== SET EXERCISE ==
Repeat every line of the material, character for character.

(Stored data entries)
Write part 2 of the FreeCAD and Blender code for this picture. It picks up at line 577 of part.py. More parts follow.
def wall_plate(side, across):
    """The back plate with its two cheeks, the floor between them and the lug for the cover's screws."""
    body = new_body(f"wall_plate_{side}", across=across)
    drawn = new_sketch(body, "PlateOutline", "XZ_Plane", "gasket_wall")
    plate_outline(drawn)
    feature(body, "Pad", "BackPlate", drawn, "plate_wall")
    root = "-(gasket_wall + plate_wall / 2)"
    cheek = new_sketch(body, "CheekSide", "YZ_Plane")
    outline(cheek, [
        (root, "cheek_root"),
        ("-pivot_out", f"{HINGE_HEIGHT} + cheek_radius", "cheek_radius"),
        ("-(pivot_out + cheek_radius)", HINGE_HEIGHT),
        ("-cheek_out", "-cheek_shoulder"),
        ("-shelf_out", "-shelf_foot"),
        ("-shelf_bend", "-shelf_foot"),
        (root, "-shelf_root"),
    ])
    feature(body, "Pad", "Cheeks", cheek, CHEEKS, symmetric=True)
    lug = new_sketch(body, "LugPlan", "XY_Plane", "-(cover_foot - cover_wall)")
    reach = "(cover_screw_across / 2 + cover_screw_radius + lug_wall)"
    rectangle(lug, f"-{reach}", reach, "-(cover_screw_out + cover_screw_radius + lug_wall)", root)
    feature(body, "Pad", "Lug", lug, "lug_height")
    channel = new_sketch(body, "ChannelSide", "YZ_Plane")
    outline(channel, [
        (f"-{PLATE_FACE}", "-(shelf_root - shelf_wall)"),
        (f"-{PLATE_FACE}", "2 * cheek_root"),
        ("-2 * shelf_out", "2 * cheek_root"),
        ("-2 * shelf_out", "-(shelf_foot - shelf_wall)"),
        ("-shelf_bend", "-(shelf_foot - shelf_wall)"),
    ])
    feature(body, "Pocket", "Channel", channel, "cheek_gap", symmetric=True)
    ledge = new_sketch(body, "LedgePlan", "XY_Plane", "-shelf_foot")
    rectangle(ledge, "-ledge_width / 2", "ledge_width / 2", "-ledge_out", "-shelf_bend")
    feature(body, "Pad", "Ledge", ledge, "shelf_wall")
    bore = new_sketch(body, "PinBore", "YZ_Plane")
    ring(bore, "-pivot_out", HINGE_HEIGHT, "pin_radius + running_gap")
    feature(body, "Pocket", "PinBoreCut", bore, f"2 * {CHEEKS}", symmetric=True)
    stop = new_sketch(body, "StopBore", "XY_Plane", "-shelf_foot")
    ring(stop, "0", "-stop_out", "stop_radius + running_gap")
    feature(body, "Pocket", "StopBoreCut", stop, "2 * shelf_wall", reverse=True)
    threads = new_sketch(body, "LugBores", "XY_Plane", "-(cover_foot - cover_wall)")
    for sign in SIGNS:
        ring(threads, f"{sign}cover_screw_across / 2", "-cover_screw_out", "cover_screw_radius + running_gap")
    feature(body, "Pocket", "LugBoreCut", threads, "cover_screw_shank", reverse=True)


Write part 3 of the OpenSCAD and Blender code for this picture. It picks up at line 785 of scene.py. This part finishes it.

== TASK RESPONSE ==
Write part 2 of the FreeCAD and Blender code for this picture. It picks up at line 577 of part.py. More parts follow.
def wall_plate(side, across):
    """The back plate with its two cheeks, the floor between them and the lug for the cover's screws."""
    body = new_body(f"wall_plate_{side}", across=across)
    drawn = new_sketch(body, "PlateOutline", "XZ_Plane", "gasket_wall")
    plate_outline(drawn)
    feature(body, "Pad", "BackPlate", drawn, "plate_wall")
    root = "-(gasket_wall + plate_wall / 2)"
    cheek = new_sketch(body, "CheekSide", "YZ_Plane")
    outline(cheek, [
        (root, "cheek_root"),
        ("-pivot_out", f"{HINGE_HEIGHT} + cheek_radius", "cheek_radius"),
        ("-(pivot_out + cheek_radius)", HINGE_HEIGHT),
        ("-cheek_out", "-cheek_shoulder"),
        ("-shelf_out", "-shelf_foot"),
        ("-shelf_bend", "-shelf_foot"),
        (root, "-shelf_root"),
    ])
    feature(body, "Pad", "Cheeks", cheek, CHEEKS, symmetric=True)
    lug = new_sketch(body, "LugPlan", "XY_Plane", "-(cover_foot - cover_wall)")
    reach = "(cover_screw_across / 2 + cover_screw_radius + lug_wall)"
    rectangle(lug, f"-{reach}", reach, "-(cover_screw_out + cover_screw_radius + lug_wall)", root)
    feature(body, "Pad", "Lug", lug, "lug_height")
    channel = new_sketch(body, "ChannelSide", "YZ_Plane")
    outline(channel, [
        (f"-{PLATE_FACE}", "-(shelf_root - shelf_wall)"),
        (f"-{PLATE_FACE}", "2 * cheek_root"),
        ("-2 * shelf_out", "2 * cheek_root"),
        ("-2 * shelf_out", "-(shelf_foot - shelf_wall)"),
        ("-shelf_bend", "-(shelf_foot - shelf_wall)"),
    ])
    feature(body, "Pocket", "Channel", channel, "cheek_gap", symmetric=True)
    ledge = new_sketch(body, "LedgePlan", "XY_Plane", "-shelf_foot")
    rectangle(ledge, "-ledge_width / 2", "ledge_width / 2", "-ledge_out", "-shelf_bend")
    feature(body, "Pad", "Ledge", ledge, "shelf_wall")
    bore = new_sketch(body, "PinBore", "YZ_Plane")
    ring(bore, "-pivot_out", HINGE_HEIGHT, "pin_radius + running_gap")
    feature(body, "Pocket", "PinBoreCut", bore, f"2 * {CHEEKS}", symmetric=True)
    stop = new_sketch(body, "StopBore", "XY_Plane", "-shelf_foot")
    ring(stop, "0", "-stop_out", "stop_radius + running_gap")
    feature(body, "Pocket", "StopBoreCut", stop, "2 * shelf_wall", reverse=True)
    threads = new_sketch(body, "LugBores", "XY_Plane", "-(cover_foot - cover_wall)")
    for sign in SIGNS:
        ring(threads, f"{sign}cover_screw_across / 2", "-cover_screw_out", "cover_screw_radius + running_gap")
    feature(body, "Pocket", "LugBoreCut", threads, "cover_screw_shank", reverse=True)


Write part 3 of the OpenSCAD and Blender code for this picture. It picks up at line 785 of scene.py. This part finishes it.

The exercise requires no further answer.